**Requirements:** Extract every line of the material below and reproduce it faithfully.

........

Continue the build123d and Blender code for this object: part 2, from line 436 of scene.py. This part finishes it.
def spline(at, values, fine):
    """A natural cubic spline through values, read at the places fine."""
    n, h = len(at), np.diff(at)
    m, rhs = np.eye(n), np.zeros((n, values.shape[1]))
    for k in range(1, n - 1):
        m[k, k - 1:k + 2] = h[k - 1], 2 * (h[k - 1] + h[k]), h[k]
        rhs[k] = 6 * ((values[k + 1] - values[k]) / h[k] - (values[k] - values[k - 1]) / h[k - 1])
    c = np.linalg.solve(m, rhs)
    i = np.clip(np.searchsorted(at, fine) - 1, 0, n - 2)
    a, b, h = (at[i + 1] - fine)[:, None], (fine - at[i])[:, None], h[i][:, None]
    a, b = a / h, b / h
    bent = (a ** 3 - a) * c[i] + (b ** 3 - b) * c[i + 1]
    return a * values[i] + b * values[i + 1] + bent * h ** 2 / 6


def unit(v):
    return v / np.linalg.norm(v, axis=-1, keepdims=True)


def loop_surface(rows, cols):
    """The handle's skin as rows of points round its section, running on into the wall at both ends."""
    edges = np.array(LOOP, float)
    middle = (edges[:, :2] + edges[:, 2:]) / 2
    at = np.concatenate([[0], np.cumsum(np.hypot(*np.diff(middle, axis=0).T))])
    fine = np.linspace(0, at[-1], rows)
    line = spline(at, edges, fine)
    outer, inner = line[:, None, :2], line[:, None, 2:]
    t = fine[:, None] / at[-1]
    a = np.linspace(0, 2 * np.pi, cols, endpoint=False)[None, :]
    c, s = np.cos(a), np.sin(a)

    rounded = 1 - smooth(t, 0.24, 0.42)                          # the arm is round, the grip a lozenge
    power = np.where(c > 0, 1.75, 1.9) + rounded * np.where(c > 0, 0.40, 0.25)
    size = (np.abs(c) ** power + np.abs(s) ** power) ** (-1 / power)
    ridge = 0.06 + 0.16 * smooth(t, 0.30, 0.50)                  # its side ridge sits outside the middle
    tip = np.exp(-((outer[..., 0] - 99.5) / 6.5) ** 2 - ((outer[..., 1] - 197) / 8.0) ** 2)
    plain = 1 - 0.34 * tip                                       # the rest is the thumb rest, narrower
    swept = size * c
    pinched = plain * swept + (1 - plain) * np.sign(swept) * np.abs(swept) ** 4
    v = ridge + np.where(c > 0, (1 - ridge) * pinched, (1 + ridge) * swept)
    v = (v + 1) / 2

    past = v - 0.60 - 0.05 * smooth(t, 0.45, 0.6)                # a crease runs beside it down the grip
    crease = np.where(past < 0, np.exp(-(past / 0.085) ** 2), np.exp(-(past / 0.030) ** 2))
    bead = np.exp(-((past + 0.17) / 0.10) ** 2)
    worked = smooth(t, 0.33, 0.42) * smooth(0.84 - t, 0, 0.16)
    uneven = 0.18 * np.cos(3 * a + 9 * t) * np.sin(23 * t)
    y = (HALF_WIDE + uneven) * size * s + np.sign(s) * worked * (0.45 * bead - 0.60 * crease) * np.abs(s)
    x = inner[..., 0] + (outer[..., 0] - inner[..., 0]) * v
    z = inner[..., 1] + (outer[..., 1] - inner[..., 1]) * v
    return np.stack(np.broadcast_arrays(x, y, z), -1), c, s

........

**Reply to the exercise:**
Continue the build123d and Blender code for this object: part 2, from line 436 of scene.py. This part finishes it.
def spline(at, values, fine):
    """A natural cubic spline through values, read at the places fine."""
    n, h = len(at), np.diff(at)
    m, rhs = np.eye(n), np.zeros((n, values.shape[1]))
    for k in range(1, n - 1):
        m[k, k - 1:k + 2] = h[k - 1], 2 * (h[k - 1] + h[k]), h[k]
        rhs[k] = 6 * ((values[k + 1] - values[k]) / h[k] - (values[k] - values[k - 1]) / h[k - 1])
    c = np.linalg.solve(m, rhs)
    i = np.clip(np.searchsorted(at, fine) - 1, 0, n - 2)
    a, b, h = (at[i + 1] - fine)[:, None], (fine - at[i])[:, None], h[i][:, None]
    a, b = a / h, b / h
    bent = (a ** 3 - a) * c[i] + (b ** 3 - b) * c[i + 1]
    return a * values[i] + b * values[i + 1] + bent * h ** 2 / 6


def unit(v):
    return v / np.linalg.norm(v, axis=-1, keepdims=True)


def loop_surface(rows, cols):
    """The handle's skin as rows of points round its section, running on into the wall at both ends."""
    edges = np.array(LOOP, float)
    middle = (edges[:, :2] + edges[:, 2:]) / 2
    at = np.concatenate([[0], np.cumsum(np.hypot(*np.diff(middle, axis=0).T))])
    fine = np.linspace(0, at[-1], rows)
    line = spline(at, edges, fine)
    outer, inner = line[:, None, :2], line[:, None, 2:]
    t = fine[:, None] / at[-1]
    a = np.linspace(0, 2 * np.pi, cols, endpoint=False)[None, :]
    c, s = np.cos(a), np.sin(a)

    rounded = 1 - smooth(t, 0.24, 0.42)                          # the arm is round, the grip a lozenge
    power = np.where(c > 0, 1.75, 1.9) + rounded * np.where(c > 0, 0.40, 0.25)
    size = (np.abs(c) ** power + np.abs(s) ** power) ** (-1 / power)
    ridge = 0.06 + 0.16 * smooth(t, 0.30, 0.50)                  # its side ridge sits outside the middle
    tip = np.exp(-((outer[..., 0] - 99.5) / 6.5) ** 2 - ((outer[..., 1] - 197) / 8.0) ** 2)
    plain = 1 - 0.34 * tip                                       # the rest is the thumb rest, narrower
    swept = size * c
    pinched = plain * swept + (1 - plain) * np.sign(swept) * np.abs(swept) ** 4
    v = ridge + np.where(c > 0, (1 - ridge) * pinched, (1 + ridge) * swept)
    v = (v + 1) / 2

    past = v - 0.60 - 0.05 * smooth(t, 0.45, 0.6)                # a crease runs beside it down the grip
    crease = np.where(past < 0, np.exp(-(past / 0.085) ** 2), np.exp(-(past / 0.030) ** 2))
    bead = np.exp(-((past + 0.17) / 0.10) ** 2)
    worked = smooth(t, 0.33, 0.42) * smooth(0.84 - t, 0, 0.16)
    uneven = 0.18 * np.cos(3 * a + 9 * t) * np.sin(23 * t)
    y = (HALF_WIDE + uneven) * size * s + np.sign(s) * worked * (0.45 * bead - 0.60 * crease) * np.abs(s)
    x = inner[..., 0] + (outer[..., 0] - inner[..., 0]) * v
    z = inner[..., 1] + (outer[..., 1] - inner[..., 1]) * v
    return np.stack(np.broadcast_arrays(x, y, z), -1), c, s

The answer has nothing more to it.